When probation was revoked in the prior case, it was the duty of the court to pronounce judgment. [7] The court was not required, as contended by defendant, to allow a credit on the sentence for the year which defendant served in the county jail under the terms of probation. (See In re Larsen, 44 Cal.2d 642, 646 [ 283 P.2d 1043]. The court did not err in sentencing defendant to the term prescribed by law in the prior case.
In the prior case, proceedings had been suspended and probation was granted. Defendant was a person who had been previously convicted. (See People v. Banks, 53 Cal.2d 370, 386, 391 [ 348 P.2d 102].)
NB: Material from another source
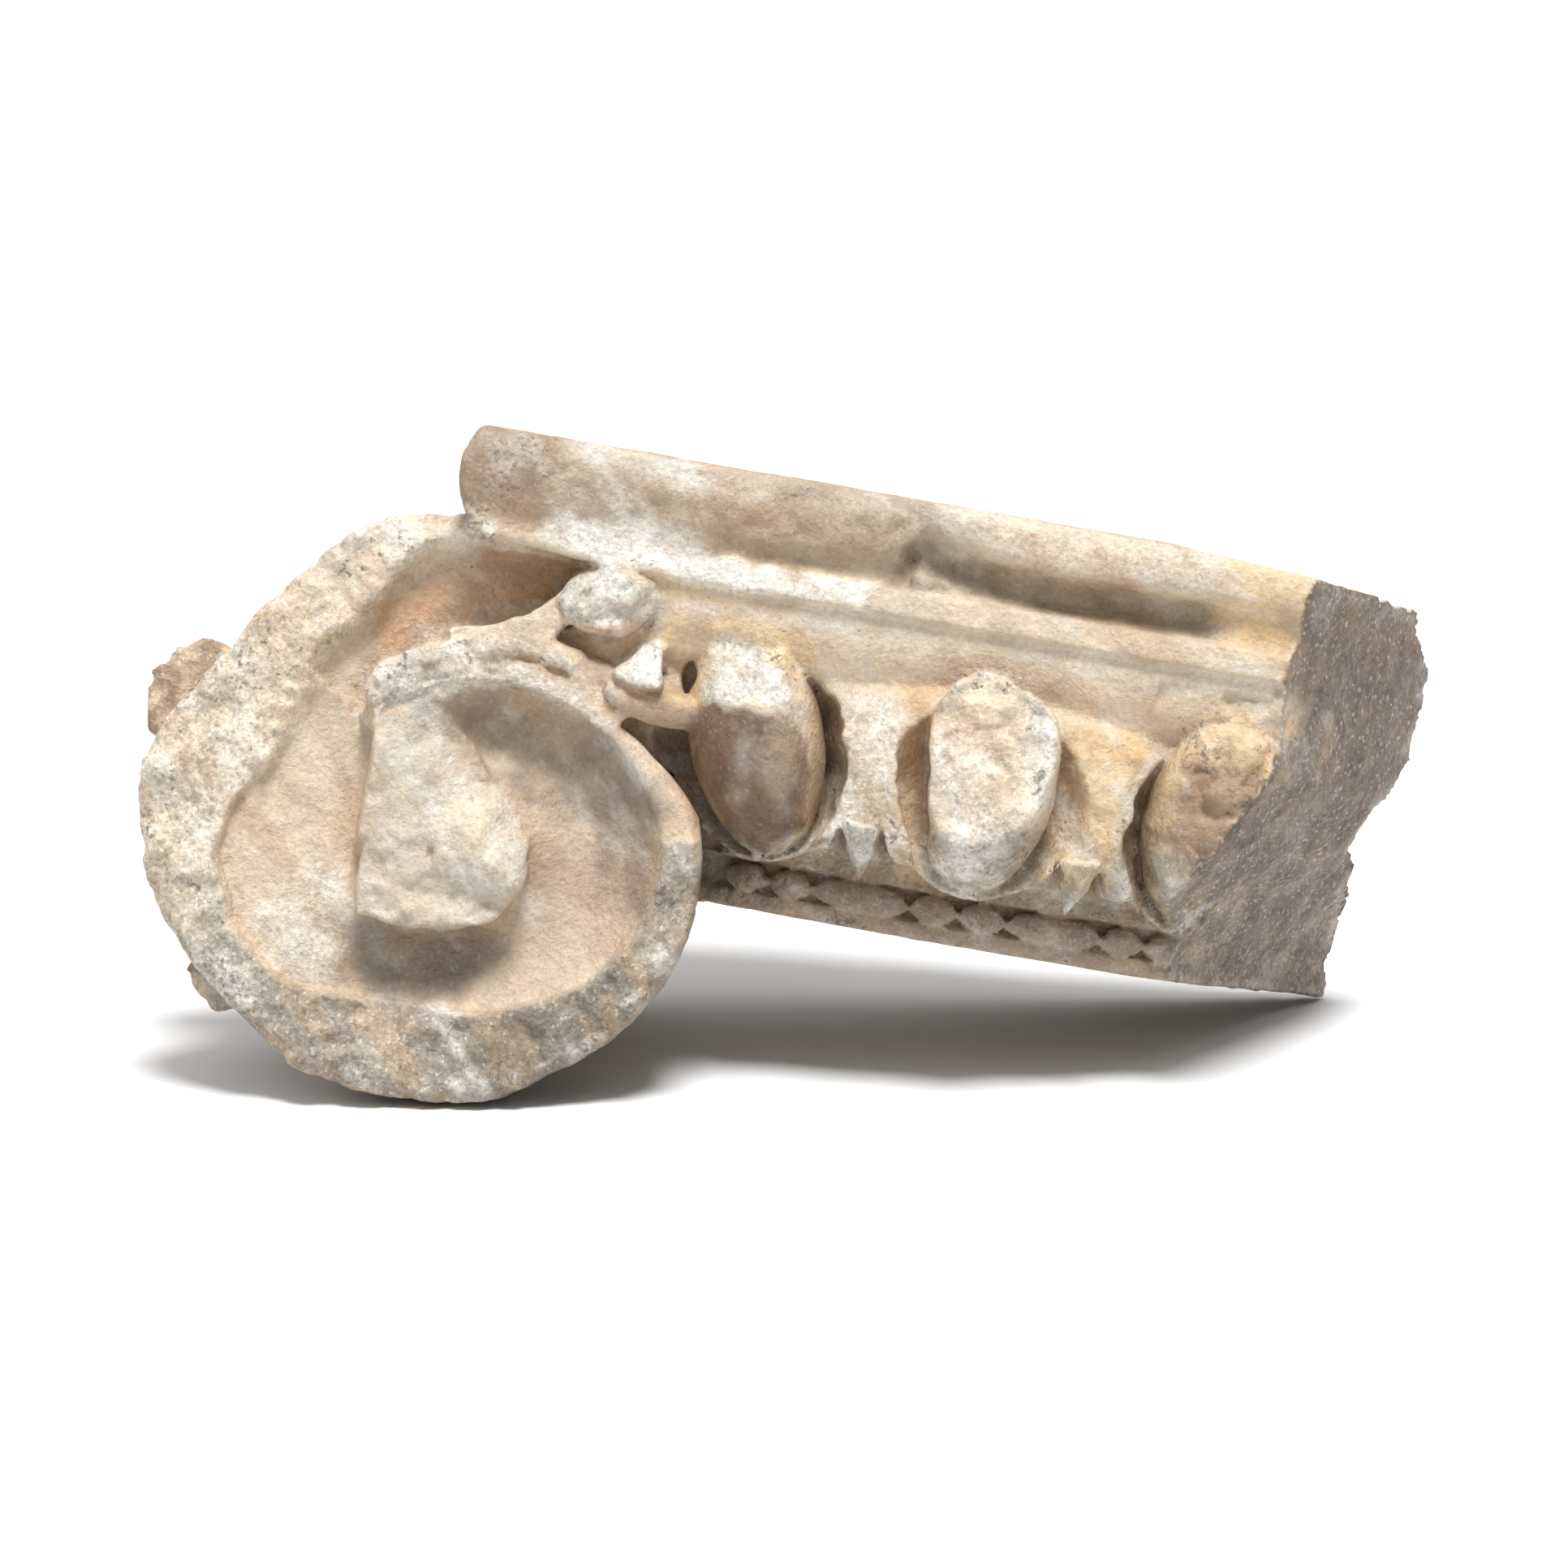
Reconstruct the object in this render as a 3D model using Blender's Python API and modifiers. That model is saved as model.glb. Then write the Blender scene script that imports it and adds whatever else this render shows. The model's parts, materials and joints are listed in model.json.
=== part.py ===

Section 11531 of the Health and Safety Code became effective on June 23, 1959. The offenses alleged in the present case occurred in December 1960, and judgment herein was rendered on June 7, 1961. Defendant is in error in asserting that said section was not in effect when the charge herein was made.
[8] The court did not err in sentencing defendant to consecutive terms. The term prescribed by law, under the conviction in the prior case, is "from five years to life." The term prescribed by law for a violation of said section 11531, is "from ten years to life." Under section 669 of the Penal Code the court may direct that sentences shall run consecutively, "provided, however, if the punishment for any of said crimes is expressly prescribed to be life imprisonment, whether with or without possibility of parole, then the terms of imprisonment on the other convictions, whether prior or subsequent, shall be merged and run concurrently with such life term." (Italics added.) The punishment for the offenses, charged in the two cases here involved, is not expressly prescribed to be life imprisonment. (See People v. Rivas, 85 Cal.App.2d 540, 542 [ 193 P.2d 151].)
The judgments are affirmed.
Fourt, J., and Lillie, J., concurred.
Appellant's petition for a hearing by the Supreme Court was denied July 3, 1962.